API feeds help ensure ads reflect current prices and availability. This reduces mismatches, disapprovals, and wasted spend.
However, accurate data alone does not guarantee strong performance. It ensures correctness, not effectiveness.
That distinction becomes more important as catalogs scale.
Where API Feeds Stop and Creative Begins
Once product data is flowing correctly, a different limitation often appears. Ads may be accurate, but they can still underperform.
Catalog ads frequently reuse the same layouts and visuals. Even with perfect data, creative fatigue can set in. Platforms know what products you sell, but they still need compelling presentations to earn attention.
This is where feed management and creative workflows intersect.
Marpipe and API Data Feed–Driven Ads
Marpipe sits on top of your existing feed infrastructure, whether that feed is powered by static files or APIs. It uses your product data as input, not as a replacement.
By connecting to your catalog data, Marpipe generates and tests multiple creative variations automatically. Product attributes are mapped into creative elements, allowing teams to test layouts, messaging, and visuals at scale using the same underlying feed data.
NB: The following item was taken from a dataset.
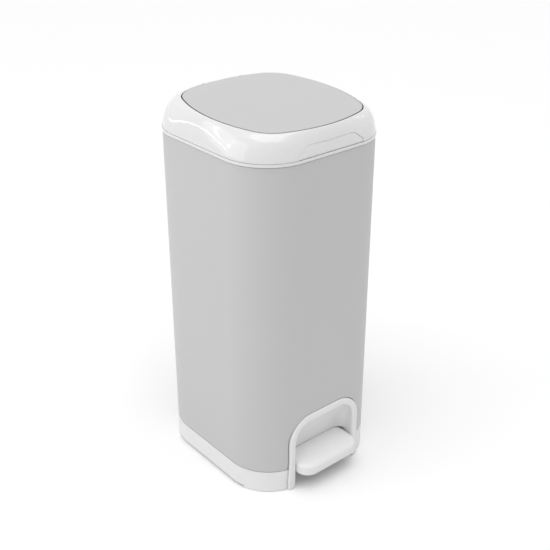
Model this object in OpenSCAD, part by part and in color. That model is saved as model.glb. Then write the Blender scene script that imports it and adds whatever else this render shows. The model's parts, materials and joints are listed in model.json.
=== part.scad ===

This turns accurate, up-to-date product data into a creative testing engine rather than a static input.
Book a demo with Marpipe today!

FAQs
What is API data feed management?
API data feed management is the process of sending product data directly between systems in near real time using APIs.
How is an API data feed different from a static feed?
Static feeds update on a schedule, while API feeds sync changes automatically as product data updates.
When should an ecommerce business use API data feeds?
API feeds are most useful for large catalogs, frequent price or inventory changes, and dynamic advertising setups.
Do API data feeds improve ad performance?
They help ensure ads show accurate pricing and availability, which reduces disapprovals and wasted spend.
Does Marpipe replace API data feeds?
No. Marpipe uses existing feed data, whether API-based or static, to generate and test catalog ad creatives at scale.